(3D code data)
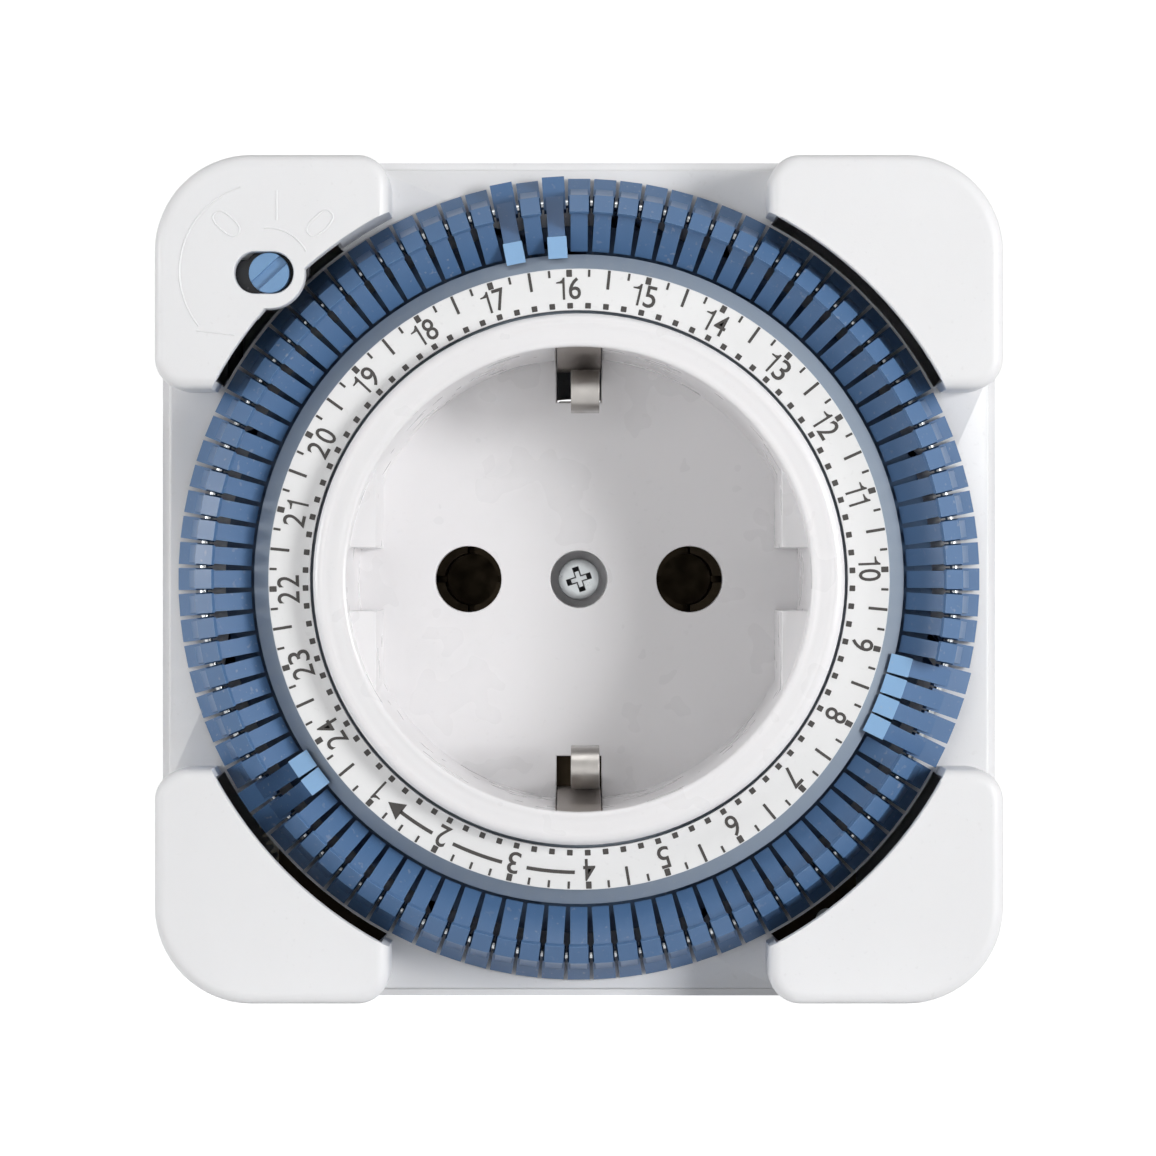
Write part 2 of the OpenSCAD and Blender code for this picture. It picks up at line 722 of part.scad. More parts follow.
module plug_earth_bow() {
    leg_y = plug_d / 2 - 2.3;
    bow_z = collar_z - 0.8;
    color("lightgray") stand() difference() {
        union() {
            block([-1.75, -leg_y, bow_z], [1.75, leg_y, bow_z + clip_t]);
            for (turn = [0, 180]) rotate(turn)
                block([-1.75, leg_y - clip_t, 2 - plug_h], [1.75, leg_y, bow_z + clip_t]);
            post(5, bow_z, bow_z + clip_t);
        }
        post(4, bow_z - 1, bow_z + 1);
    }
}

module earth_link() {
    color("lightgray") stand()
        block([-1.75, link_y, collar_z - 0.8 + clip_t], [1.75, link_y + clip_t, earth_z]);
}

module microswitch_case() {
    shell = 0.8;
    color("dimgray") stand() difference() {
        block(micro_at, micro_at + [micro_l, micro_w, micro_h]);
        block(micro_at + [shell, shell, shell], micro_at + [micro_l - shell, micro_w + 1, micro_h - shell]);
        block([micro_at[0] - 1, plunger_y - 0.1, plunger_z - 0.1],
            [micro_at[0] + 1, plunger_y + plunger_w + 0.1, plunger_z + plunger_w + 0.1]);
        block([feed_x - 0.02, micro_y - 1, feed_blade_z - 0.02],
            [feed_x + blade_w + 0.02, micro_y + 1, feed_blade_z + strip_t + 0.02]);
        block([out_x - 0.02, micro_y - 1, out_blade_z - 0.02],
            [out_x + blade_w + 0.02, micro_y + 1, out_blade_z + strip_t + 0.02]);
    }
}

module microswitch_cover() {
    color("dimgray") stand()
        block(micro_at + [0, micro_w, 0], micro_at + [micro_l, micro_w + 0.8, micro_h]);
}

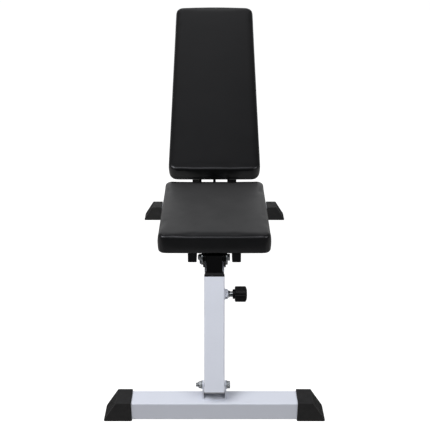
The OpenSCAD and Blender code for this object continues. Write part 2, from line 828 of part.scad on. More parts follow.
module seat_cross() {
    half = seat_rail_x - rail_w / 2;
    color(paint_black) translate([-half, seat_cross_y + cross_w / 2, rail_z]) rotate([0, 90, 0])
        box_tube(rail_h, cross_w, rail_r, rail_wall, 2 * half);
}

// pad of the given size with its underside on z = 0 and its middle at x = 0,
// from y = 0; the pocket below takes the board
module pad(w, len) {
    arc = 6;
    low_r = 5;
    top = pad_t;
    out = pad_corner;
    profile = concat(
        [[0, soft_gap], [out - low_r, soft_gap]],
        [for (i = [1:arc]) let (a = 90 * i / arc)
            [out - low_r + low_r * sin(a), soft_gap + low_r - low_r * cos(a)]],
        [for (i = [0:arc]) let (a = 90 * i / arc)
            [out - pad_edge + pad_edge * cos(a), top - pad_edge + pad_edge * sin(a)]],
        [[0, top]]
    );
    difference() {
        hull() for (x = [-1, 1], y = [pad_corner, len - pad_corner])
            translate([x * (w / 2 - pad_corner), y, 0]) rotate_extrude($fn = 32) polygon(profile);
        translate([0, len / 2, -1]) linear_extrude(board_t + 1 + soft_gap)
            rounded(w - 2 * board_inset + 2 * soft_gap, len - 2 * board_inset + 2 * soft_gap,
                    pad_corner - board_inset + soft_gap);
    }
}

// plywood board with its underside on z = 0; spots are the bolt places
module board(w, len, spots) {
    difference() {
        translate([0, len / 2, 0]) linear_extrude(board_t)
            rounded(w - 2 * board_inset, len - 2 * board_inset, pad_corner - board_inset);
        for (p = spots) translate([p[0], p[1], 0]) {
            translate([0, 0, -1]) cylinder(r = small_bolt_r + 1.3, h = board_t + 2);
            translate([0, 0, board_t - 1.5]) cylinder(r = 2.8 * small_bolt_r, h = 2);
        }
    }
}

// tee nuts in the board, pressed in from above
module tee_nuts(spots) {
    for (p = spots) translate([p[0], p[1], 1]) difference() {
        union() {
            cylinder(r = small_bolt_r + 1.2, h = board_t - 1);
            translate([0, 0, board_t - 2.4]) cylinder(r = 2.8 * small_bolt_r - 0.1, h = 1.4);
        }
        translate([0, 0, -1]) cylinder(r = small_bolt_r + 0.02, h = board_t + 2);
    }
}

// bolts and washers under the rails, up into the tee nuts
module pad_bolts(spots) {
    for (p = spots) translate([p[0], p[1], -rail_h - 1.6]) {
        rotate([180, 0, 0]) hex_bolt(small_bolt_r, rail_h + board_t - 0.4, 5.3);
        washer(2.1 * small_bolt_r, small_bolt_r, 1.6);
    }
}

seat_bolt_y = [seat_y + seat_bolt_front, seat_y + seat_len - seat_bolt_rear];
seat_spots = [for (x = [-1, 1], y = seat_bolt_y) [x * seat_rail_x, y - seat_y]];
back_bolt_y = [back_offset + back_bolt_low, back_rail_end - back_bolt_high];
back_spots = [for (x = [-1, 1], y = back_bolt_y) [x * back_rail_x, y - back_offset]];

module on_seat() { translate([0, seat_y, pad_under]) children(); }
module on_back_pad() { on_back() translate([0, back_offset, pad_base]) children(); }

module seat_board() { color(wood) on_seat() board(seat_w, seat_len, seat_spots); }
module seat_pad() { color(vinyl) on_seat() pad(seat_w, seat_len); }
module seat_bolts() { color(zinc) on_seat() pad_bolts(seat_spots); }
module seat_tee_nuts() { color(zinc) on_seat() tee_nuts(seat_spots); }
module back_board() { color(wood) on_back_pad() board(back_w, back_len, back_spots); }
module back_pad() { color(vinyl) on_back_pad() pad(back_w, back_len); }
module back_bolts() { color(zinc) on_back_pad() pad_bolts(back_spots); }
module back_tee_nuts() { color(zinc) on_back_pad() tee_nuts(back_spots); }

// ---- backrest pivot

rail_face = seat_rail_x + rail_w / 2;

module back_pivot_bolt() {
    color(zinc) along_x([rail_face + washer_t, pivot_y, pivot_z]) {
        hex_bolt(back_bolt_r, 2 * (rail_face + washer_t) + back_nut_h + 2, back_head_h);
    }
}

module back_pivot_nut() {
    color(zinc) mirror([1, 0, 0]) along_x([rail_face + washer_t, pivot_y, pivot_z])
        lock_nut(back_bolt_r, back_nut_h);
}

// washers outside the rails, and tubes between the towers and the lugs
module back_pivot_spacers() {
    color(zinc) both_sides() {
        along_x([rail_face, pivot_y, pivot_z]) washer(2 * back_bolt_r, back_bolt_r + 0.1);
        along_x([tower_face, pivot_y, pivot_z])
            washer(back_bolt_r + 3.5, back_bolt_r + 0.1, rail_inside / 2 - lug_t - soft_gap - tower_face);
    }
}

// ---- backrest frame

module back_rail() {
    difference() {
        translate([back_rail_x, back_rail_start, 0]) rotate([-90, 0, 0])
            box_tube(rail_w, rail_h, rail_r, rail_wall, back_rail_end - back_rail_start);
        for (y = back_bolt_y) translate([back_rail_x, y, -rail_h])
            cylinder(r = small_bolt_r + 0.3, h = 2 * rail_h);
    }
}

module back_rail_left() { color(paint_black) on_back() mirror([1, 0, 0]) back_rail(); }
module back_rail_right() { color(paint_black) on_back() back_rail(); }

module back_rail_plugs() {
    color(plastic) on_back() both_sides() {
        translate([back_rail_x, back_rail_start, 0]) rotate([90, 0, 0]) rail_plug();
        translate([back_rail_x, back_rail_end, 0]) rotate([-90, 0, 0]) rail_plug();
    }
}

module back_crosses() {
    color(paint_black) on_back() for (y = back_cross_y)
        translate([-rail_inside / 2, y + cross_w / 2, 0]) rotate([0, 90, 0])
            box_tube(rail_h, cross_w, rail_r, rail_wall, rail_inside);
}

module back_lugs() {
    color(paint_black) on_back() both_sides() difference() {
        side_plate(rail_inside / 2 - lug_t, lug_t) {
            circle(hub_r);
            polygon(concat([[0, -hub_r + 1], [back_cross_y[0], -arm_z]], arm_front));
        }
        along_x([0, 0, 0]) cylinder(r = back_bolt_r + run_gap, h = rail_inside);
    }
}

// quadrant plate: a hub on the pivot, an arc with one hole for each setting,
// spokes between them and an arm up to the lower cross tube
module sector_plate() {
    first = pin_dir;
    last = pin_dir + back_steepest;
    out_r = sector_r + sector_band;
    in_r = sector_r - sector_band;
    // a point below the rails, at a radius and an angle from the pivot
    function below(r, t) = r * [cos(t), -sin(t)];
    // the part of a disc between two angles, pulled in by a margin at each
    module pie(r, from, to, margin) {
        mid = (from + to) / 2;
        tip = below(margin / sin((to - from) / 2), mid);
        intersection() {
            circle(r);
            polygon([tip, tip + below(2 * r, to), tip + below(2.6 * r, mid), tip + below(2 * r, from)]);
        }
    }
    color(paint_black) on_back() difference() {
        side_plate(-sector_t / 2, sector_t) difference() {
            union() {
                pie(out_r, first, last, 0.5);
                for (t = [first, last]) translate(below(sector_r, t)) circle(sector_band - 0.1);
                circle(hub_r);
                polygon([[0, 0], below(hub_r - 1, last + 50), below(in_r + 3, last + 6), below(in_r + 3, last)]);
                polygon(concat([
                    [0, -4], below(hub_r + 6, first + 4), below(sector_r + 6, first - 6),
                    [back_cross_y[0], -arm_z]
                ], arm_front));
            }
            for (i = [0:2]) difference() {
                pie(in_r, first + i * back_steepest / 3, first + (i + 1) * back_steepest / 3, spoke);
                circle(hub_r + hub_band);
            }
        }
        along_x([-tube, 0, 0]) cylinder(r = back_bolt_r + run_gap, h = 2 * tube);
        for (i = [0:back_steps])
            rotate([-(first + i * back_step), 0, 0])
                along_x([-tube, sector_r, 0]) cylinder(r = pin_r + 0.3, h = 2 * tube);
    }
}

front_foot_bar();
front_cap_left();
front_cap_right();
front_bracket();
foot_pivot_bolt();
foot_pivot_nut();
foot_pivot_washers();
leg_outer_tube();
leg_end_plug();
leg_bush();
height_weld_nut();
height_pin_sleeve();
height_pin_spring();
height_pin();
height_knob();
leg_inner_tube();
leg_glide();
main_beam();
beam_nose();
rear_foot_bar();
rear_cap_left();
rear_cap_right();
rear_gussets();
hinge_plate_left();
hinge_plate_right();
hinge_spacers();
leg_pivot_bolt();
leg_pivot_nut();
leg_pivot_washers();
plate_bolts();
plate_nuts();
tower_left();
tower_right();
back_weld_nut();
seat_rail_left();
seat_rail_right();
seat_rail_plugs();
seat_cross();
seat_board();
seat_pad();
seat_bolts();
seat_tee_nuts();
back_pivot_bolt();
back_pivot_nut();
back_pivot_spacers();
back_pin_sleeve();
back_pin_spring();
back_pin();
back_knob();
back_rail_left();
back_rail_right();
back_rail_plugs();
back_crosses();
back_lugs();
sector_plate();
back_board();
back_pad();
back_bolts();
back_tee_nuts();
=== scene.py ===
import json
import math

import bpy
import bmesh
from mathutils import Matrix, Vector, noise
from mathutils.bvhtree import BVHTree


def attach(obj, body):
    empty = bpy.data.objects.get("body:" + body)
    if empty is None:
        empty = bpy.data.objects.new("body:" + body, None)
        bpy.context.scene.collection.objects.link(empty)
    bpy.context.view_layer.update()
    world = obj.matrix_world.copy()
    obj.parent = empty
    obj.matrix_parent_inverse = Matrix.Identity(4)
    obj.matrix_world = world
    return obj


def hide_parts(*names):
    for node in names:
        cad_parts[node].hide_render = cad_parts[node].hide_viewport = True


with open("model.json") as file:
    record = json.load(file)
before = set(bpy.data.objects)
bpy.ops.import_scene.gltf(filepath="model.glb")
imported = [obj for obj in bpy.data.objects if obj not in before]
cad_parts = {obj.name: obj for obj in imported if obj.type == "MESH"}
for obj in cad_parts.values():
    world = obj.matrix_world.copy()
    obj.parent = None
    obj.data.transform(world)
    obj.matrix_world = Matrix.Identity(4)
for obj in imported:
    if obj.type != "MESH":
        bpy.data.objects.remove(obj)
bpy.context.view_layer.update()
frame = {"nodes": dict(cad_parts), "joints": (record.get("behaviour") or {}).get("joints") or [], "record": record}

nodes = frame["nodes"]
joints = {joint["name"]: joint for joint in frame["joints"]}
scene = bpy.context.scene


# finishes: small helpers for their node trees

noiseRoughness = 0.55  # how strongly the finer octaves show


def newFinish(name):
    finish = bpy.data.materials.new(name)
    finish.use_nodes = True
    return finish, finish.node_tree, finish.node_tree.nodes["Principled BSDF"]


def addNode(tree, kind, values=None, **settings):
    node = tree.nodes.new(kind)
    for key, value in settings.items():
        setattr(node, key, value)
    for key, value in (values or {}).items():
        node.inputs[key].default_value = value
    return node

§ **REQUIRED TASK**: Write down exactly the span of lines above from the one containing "front_foot_bar();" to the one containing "before = set(bpy.data.objects)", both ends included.

§ **REPLY**:
front_foot_bar();
front_cap_left();
front_cap_right();
front_bracket();
foot_pivot_bolt();
foot_pivot_nut();
foot_pivot_washers();
leg_outer_tube();
leg_end_plug();
leg_bush();
height_weld_nut();
height_pin_sleeve();
height_pin_spring();
height_pin();
height_knob();
leg_inner_tube();
leg_glide();
main_beam();
beam_nose();
rear_foot_bar();
rear_cap_left();
rear_cap_right();
rear_gussets();
hinge_plate_left();
hinge_plate_right();
hinge_spacers();
leg_pivot_bolt();
leg_pivot_nut();
leg_pivot_washers();
plate_bolts();
plate_nuts();
tower_left();
tower_right();
back_weld_nut();
seat_rail_left();
seat_rail_right();
seat_rail_plugs();
seat_cross();
seat_board();
seat_pad();
seat_bolts();
seat_tee_nuts();
back_pivot_bolt();
back_pivot_nut();
back_pivot_spacers();
back_pin_sleeve();
back_pin_spring();
back_pin();
back_knob();
back_rail_left();
back_rail_right();
back_rail_plugs();
back_crosses();
back_lugs();
sector_plate();
back_board();
back_pad();
back_bolts();
back_tee_nuts();
=== scene.py ===
import json
import math

import bpy
import bmesh
from mathutils import Matrix, Vector, noise
from mathutils.bvhtree import BVHTree


def attach(obj, body):
    empty = bpy.data.objects.get("body:" + body)
    if empty is None:
        empty = bpy.data.objects.new("body:" + body, None)
        bpy.context.scene.collection.objects.link(empty)
    bpy.context.view_layer.update()
    world = obj.matrix_world.copy()
    obj.parent = empty
    obj.matrix_parent_inverse = Matrix.Identity(4)
    obj.matrix_world = world
    return obj


def hide_parts(*names):
    for node in names:
        cad_parts[node].hide_render = cad_parts[node].hide_viewport = True


with open("model.json") as file:
    record = json.load(file)
before = set(bpy.data.objects)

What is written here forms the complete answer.